From 1966 to 1974, profits fell by 30%. Reagan put interest rates up to 16.4% in 1981, causing a slump – ten million people were unemployed by 1982 and wages were slashed by 8%. Real unemployment for African American men has been more than 25% for three decades.
As Alan Budd, an economic advisor to Thatcher, said, “Rising unemployment was a very desirable way of reducing the strength of the working classes.” Capitalism creates a surplus population, the reserve army of the unemployed, to drive wages down.
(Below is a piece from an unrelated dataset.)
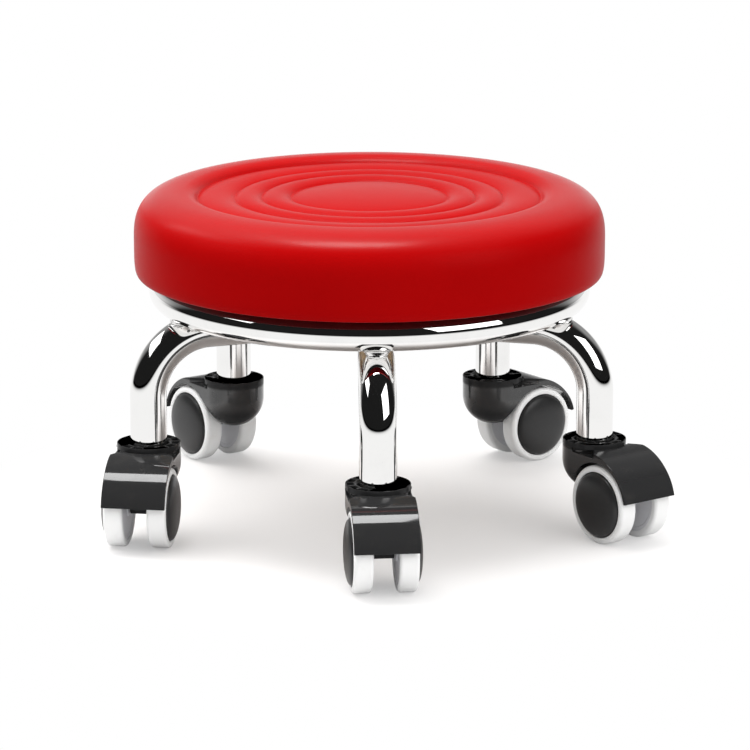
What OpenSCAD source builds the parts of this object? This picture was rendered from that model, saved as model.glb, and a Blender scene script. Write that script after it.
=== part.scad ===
// Low rolling stool: a round ribbed cushion on five bent tube legs with twin-wheel casters.
// The origin is on the floor under the middle of the seat. +Z is up and the front leg is at -Y.

/* [Seat] */
// Diameter of the cushion at its widest
seat_d = 298; // [290:1:320]
// Height of the rim's crest above the support ring
seat_h = 52.25; // [48:0.05:66]
// Height of the widest place above the support ring
seat_wide_h = 22.55; // [18:0.05:28]
// How far the underside's edge lies inside the widest place
seat_base_inset = 4.5; // [3:0.5:8]
// Squareness of the upper shoulder, where 2 is an ellipse
shoulder_n = 2.7; // [2:0.1:4]
// Squareness of the lower edge, where 2 is an ellipse
edge_n = 4.6; // [2:0.1:6]
// How far the rim's crest lies inside the widest place
rim_crest_inset = 31; // [26:0.5:34]
// Width of the rim's inner slope, from the crest to the first groove
rim_slope_w = 9.3; // [8:0.1:14]
// Width of the outer padded ring
pad_1_w = 23.9; // [20:0.1:27]
// Width of the middle padded ring
pad_2_w = 16.9; // [14:0.1:20]
// Width of the inner padded ring
pad_3_w = 18.2; // [14:0.1:20]
// Depth of the grooves below the rim's crest
groove_drop = 5.2; // [3:0.1:8]
// Height of the padded rings above the grooves
pad_rise = 2.6; // [1:0.1:4]
// Height of the middle dome above its groove
dome_rise = 3.9; // [1:0.1:6]
// Thickness of the vinyl cover
cover_t = 1.2; // [0.8:0.1:2]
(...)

To manage the rising poverty, inequality and unemployment that capitalism causes, the state uses paramilitary forms of repression, segregation and criminalisation. These include paramilitary policing, SWAT (Special Weapons and Tactics) teams, zero tolerance policing, national surveillance and mass imprisonment. Both crime control and crime keep the people suppressed.
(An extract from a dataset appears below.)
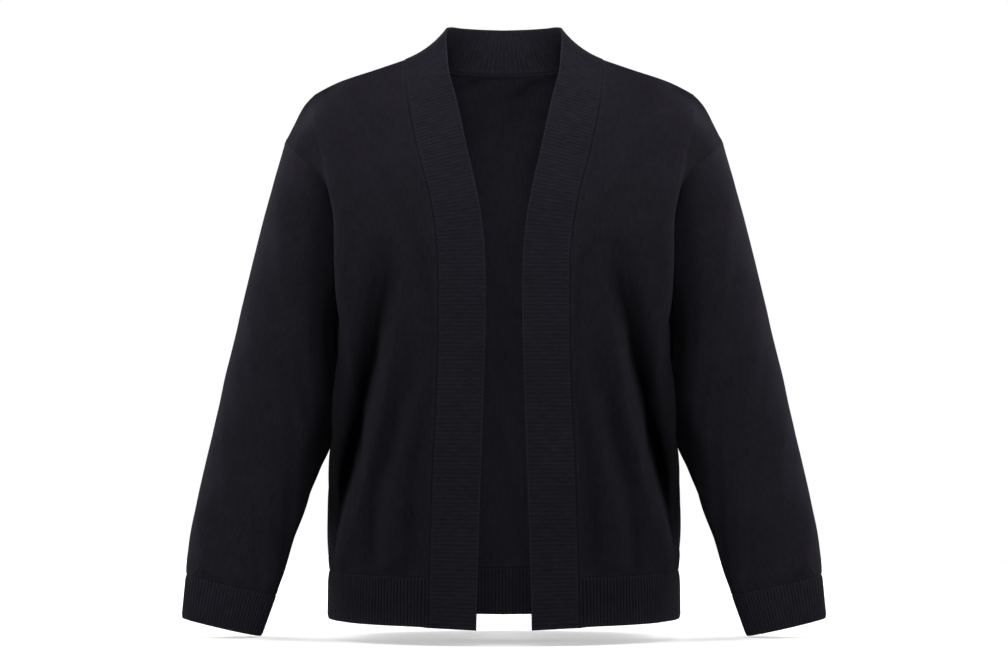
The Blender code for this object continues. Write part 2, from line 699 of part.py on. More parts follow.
def main():
    for thing in list(bpy.data.objects):
        bpy.data.objects.remove(thing)

    half_back = back_points()
    back_halves = [half_back[:, :0:-1], mirrored(half_back)[:, ::-1]]
    back = Net(folded(np.concatenate(back_halves, axis=1), BACK_FOLDS), False)
    front_left = Net(folded(front_points(), FRONT_FOLDS_LEFT), False)
    front_right = Net(mirrored(folded(front_points(), FRONT_FOLDS_RIGHT)), False)
    plain_sleeve = sleeve_points()
    sleeve = sleeve_folded(plain_sleeve, SLEEVE_FOLDS, BACK_OF_ELBOW)
    band = band_points()
    cuff = np.stack([plain_sleeve[-1], ring_points(CUFF_END, plain_sleeve.shape[1] // 2)])

    plain = {
        "back": back,
        "front_right": front_right,
        "front_left": front_left,
        "sleeve_right": Net(mirrored(sleeve), True),
        "sleeve_left": Net(sleeve, True),
    }
    ribbed = {
        "cuff_right": (Net(mirrored(cuff), True), CUFF_PITCH, RIB_COLOUR),
        "cuff_left": (Net(cuff, True), CUFF_PITCH, RIB_COLOUR),
        "hem_rib_back": (hem_net(back), HEM_PITCH, RIB_COLOUR),
        "hem_rib_right": (hem_net(front_right, mirrored(band)[0, 0]), HEM_PITCH, RIB_COLOUR),
        "hem_rib_left": (hem_net(front_left, band[0, -1]), HEM_PITCH, RIB_COLOUR),
        "band_right": (Net(mirrored(band), False), BAND_PITCH, BAND_COLOUR),
        "band_left": (Net(band, False), BAND_PITCH, BAND_COLOUR),
    }
    seams = Seams()
    for name, net in plain.items():
        seams.add(surface_of(name), net)
    for name, (net, _, _) in ribbed.items():
        seams.add(surface_of(name), net)
    for name, net in plain.items():
        make_plain(name, net, seams)
    for name, (net, pitch, colour) in ribbed.items():
        make_ribbed(name, net, seams, pitch, colour)


main()
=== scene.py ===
"""Looks of an open-front knitted cardigan, filled out and hollow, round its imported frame.

+Z is up and the front faces -Y. Tables are in millimetres and give the wearer's left half, which
is mirrored for the right. The lines and rows of the pieces are those of the part's own source, so
each piece lies where its solid is. The folds, the slack and the shade are this script's own.
"""
import json
import math
from collections import namedtuple

import bpy
import numpy as np
from bpy.props import FloatProperty, FloatVectorProperty, PointerProperty
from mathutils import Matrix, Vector


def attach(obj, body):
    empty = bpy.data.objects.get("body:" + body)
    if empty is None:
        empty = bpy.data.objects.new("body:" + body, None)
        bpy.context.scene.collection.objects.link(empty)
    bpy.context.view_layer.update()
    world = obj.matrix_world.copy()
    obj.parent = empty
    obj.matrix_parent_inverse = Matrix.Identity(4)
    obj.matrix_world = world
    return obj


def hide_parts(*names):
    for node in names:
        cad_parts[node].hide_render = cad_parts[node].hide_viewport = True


bl_info = {
    "name": "Open-front cardigan",
    "version": (1, 0, 0),
    "blender": (4, 5, 0),
    "location": "3D View > Sidebar > Cardigan",
    "description": "Knits the panels, sleeves, band, cuffs and hem of a filled-out cardigan",
    "category": "Object",
}

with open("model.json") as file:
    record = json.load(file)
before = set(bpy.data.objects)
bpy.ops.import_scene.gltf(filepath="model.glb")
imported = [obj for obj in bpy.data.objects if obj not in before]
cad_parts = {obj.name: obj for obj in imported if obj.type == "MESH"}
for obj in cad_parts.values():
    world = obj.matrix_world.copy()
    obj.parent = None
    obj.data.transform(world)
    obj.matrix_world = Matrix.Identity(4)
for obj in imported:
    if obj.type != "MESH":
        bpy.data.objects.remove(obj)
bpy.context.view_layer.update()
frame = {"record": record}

MM = 0.001

# How finely each piece is divided.
FACE_COLUMNS = 48       # from the band, or the shoulder's neck end, to the front's crease
FLANK_COLUMNS = 16      # from the crease to the armhole or side seam
NECK_COLUMNS = 30       # half of the back neckline
ROW_STEPS = 10          # rows in each stretch of the tables below
RING_STEPS = 10
BAND_ROWS = 14          # across the band
RIB_ROWS = 16           # down the hem's rib and the cuffs
EDGE_LINES = (1.6, 2.4, 3.3, 4.4, 5.8, 7.6)     # extra lines along each edge, by distance
EDGE_CLEAR = 1.5        # how far past the last of them the piece's own lines go on
RIB_PLACES = (0.0, 0.11, 0.26, 0.5, 0.74, 0.89)     # columns in each rib, closest at its grooves
EDGE_TURNS = (0.25, 0.5, 0.75)      # lines round the wall's edge, as shares of its turn
FLOOR_SIDES = 96

# How finely the lines are worked out that the pieces are divided from.
SHOULDER_STEPS = 12     # from point to point of the shoulder seam
BAND_STEPS = 24         # from row to row of the band
CURVE_STEPS = 400       # round a row to its crease
TURN_STEPS = 60         # from the crease to the side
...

The US imprisonment rate was 100/120 per 100,000 until the 1981 slump. 31% of prisoners are in for property offences, 30% for drug offences, 9% for public order offences, and 29% for violent offences.
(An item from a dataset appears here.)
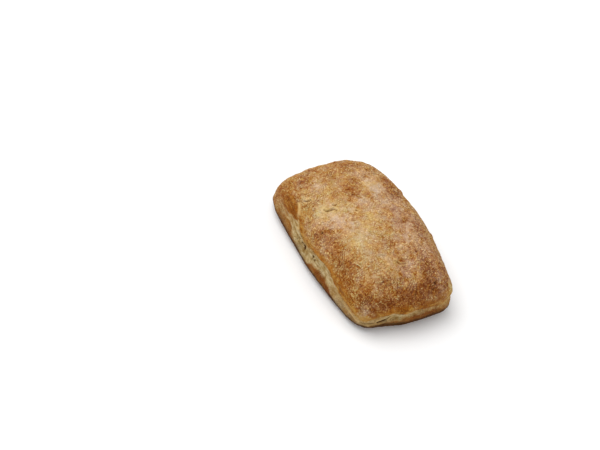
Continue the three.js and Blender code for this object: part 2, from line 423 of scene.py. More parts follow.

# x, y, z and radius in millimetres, change of browning (along the +Y rim partly painted shade),
# change of flour.
PATCHES = [
    # browner; along the +Y rim partly painted shade from a neighbouring roll
    (-51, -43, 21, 10, 0.25, -0.1),
    (-37, -42, 26, 6, 0.24, -0.3),
    (-31, -41, 24, 5, 0.24, -0.3),
    (-30, -37, 34, 3, 0.12, -0.1),
    (-54, -22, 35, 8, 0.06, 0),
    (-46, -30, 38, 4, 0.16, 0.1),
    (-51, 4, 37, 9, 0.18, 0),
    (-35, -4, 42, 6, 0.08, 0),
    (-29, -1, 43, 6, 0.18, -0.1),
    (-24, -3, 44, 5, 0.14, 0),
    (-28, 27, 39, 5, 0.34, 0.1),
    (-19, 31, 38, 5, 0.26, 0.2),
    (-14, 20, 42, 8, 0.16, 0),
    (4, 22, 42, 8, 0.12, 0),
    (17, 12, 43, 5, 0.14, 0),
    (24, 4, 43, 5, 0.14, 0),
    (28, -27, 37, 6, 0.16, -0.1),
    (36, -26, 36, 6, 0.16, 0),
    (49, -14, 37, 6, 0.20, 0),
    (52, -7, 36, 5, 0.12, 0),
    (-5, -35, 34, 5, 0.26, 0),
    (0, -36, 32, 6, 0.18, -0.2),
    (9, -34, 35, 5, 0.18, 0.1),
    (20, -33, 32, 6, 0.20, -0.2),
    (34, -32, 29, 6, 0.20, -0.3),
    (48, -31, 25, 7, 0.18, -0.3),
    (54, -26, 27, 6, 0.24, 0),
    (58, -20, 26, 6, 0.32, -0.1),
    (60, -13, 26, 6, 0.34, -0.1),
    (59, -5, 30, 7, 0.30, 0),
    (61, 4, 30, 7, 0.26, 0),
    (62, 12, 28, 6, 0.24, 0),
    (59, 16, 31, 7, 0.24, 0),
    (55, 25, 33, 9, 0.24, 0.1),
    (63, 27, 26, 7, 0.22, 0.1),
    (45, 6, 39, 6, 0.10, 0.2),
    (43, 22, 39, 8, 0.20, 0),
    (46, 30, 36, 9, 0.18, 0.2),
    (31, 22, 41, 7, 0.10, 0.2),
    (31, 30, 38, 8, 0.18, 0.2),
    (11, 31, 39, 7, 0.18, 0.3),
    (-37, -39, 32, 6, 0.10, 0),
    (-4, -28, 39, 4, 0.12, -0.1),
    (11, -37, 29, 5, 0.09, 0),
    (23, -22, 41, 4, 0.10, 0),
    (44, -24, 35, 7, 0.10, 0),
    (38, 1, 41, 7, 0.08, 0),
    (49, 8, 38, 6, 0.08, 0),
    # painted shade: browner patches along the +Y rim stand for the shade of a neighbouring roll
    (-24, 23, 41, 6, 0.10, 0),
    (4, 24, 42, 5, 0.14, 0),
    (12, 27, 42, 5, 0.14, 0),
    (20, 28, 41, 5, 0.14, 0),
    (29, 30, 40, 5, 0.12, 0),
    (36, 31, 38, 5, 0.14, 0),
    (61, 25, 29, 4, 0.16, -0.4),
    (38, 8, 41, 3, 0.14, 0),
    # paler
    (59, 8, 31, 5, -0.08, 0),
    (58, 24, 31, 6, -0.10, 0),
    (52, -8, 36, 4, -0.08, 0),
    (16, -16, 44, 7, -0.30, 0),
    (27, -19, 42, 6, -0.22, 0),
    (8, -9, 44, 8, -0.20, 0),
    (-2, -2, 45, 7, -0.24, 0),
    (-12, -14, 44, 6, -0.14, 0.1),
    (-24, 15, 43, 7, -0.26, 0.4),
    (-15, -24, 42, 6, -0.34, 0),
    (-17, -30, 39, 5, -0.30, 0.1),
    (-24, -37, 34, 5, -0.22, -0.3),
    (39, -21, 38, 7, -0.16, 0),
    (48, -18, 36, 6, -0.16, 0),
    (40, -2, 41, 6, -0.22, 0),
    (19, 8, 44, 6, -0.10, 0),
    (63, 36, 20, 5, -0.22, -0.3),
    (60, 37, 24, 4, -0.20, -0.3),
    # floury
    (-8, -25, 41, 5, -0.10, 0.7),
    (-3, -27, 41, 5, -0.02, 0.5),
    (34, 2, 42, 12, 0.00, 0.25),
    (-8, -34, 36, 4, 0.00, 0.5),
    (5, -36, 33, 6, 0.00, 0.5),
    (-36, 13, 42, 6, 0.00, 0.4),
    (-15, 18, 43, 7, -0.06, 0.5),
    (-2, 20, 43, 7, 0.04, 0.4),
    (14, 27, 41, 7, 0.00, 0.4),
    (57, -26, 20, 5, 0.00, 0.45),
    (57, -25, 25, 4, 0.00, 0.3),
    (-37, -25, 41, 5, -0.05, 0.4),
    (-32, -34, 36, 3, -0.20, 0.6),
    (-46, -44, 12, 3, -0.25, 0.3),
    (-1, -18, 43, 6, 0.04, 0.5),
    (3, -21, 42, 5, 0.04, 0.4),
    (12, -11, 44, 6, 0.04, 0.3),
    (-13, -1, 44, 6, 0.04, 0.4),
    (-35, 11, 42, 6, 0.04, 0.4),
    (-2, 4, 45, 6, 0.03, 0.3),
    (-10, 15, 43, 6, 0.03, 0.3),
    (10, 18, 43, 8, 0.03, 0.5),
    (26, 17, 43, 7, 0.04, 0.5),
    (45, 10, 39, 6, 0.02, 0.4),
    (-18.6, -23.2, 42.4, 3, 0.12, 0.4),
    (4, 25, 42, 5, 0.04, 0.5),
    (20, 25, 42, 5, 0.04, 0.6),
    (38, 25, 40, 5, 0.04, 0.5),
    (53, 26, 35, 5, 0.00, 0.4),
    (61, 28, 28, 5, 0.00, 0.4),
    (-10, 26, 41, 5, 0.04, 0.4),
    # the band above the crumb and the lip below it
    (40, -34, 12, 5, 0.30, 0),
    (46, -33, 12, 5, 0.25, 0),
    (35, -35, 14, 4, 0.25, 0),
    (40, -34, 17, 5, -0.30, 0),
    (48, -32, 15, 5, -0.30, 0),
    (55, -29, 13, 4, -0.30, 0),
    (60, -24, 13, 4, -0.30, 0),
    (64, -1, 23, 4, 0.20, -0.2),
    (64, -1, 18, 3, 0.30, -0.2),
    (65, 4, 22, 4, 0.20, -0.2),
    (65, 14, 20, 3, 0.20, -0.2),
    (19, -40, 11, 3, 0.35, -0.3),
    (23, -39, 10, 4, 0.40, -0.3),
    (28, -38, 9, 3, 0.35, -0.3),
    (3, -42, 9, 3, 0.35, -0.3),
    (10, -41, 11, 3, 0.40, -0.3),
    (14, -41, 10, 3, 0.30, -0.3),
    (67, 9, 12, 3, 0.40, -0.3),
    (67, 14, 12, 4, 0.45, -0.3),
    (67, 20, 12, 4, 0.40, -0.3),
    (66, 25, 11, 4, 0.30, -0.3),
    (49, -32, 8, 3, 0.15, 0),
    (52, -31, 7, 3, 0.15, 0),
]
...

Parenti examines the USA’s appalling prison industrial complex, which surely provides the rest of us with a model – of how not to run prisons. However, this has not stopped Labour ministers rushing to the USA trying to copy their masters.
Parenti shows how US prison guard unions have often successfully opposed the opening of privatised prisons, which have proved to be even worse than the public ones. Prisons have become ever bigger, with Titan prisons making the problems even bigger as well.
Everyone has to choose whether to blame the system that produces poverty, or to blame the poor. Parenti quotes Lenin, “every state is a ‘special repressive force’ for the suppression of the oppressed class.”
Parenti concludes, “My recommendations, as regards criminal justice, are quite simple: we need less. Less policing, less incarceration, shorter sentences, less surveillance, fewer laws governing individual behaviors, and less obsessive discussion of every lurid crime, less prohibition, and less puritanical concern with ‘freaks’ and ‘deviants’.”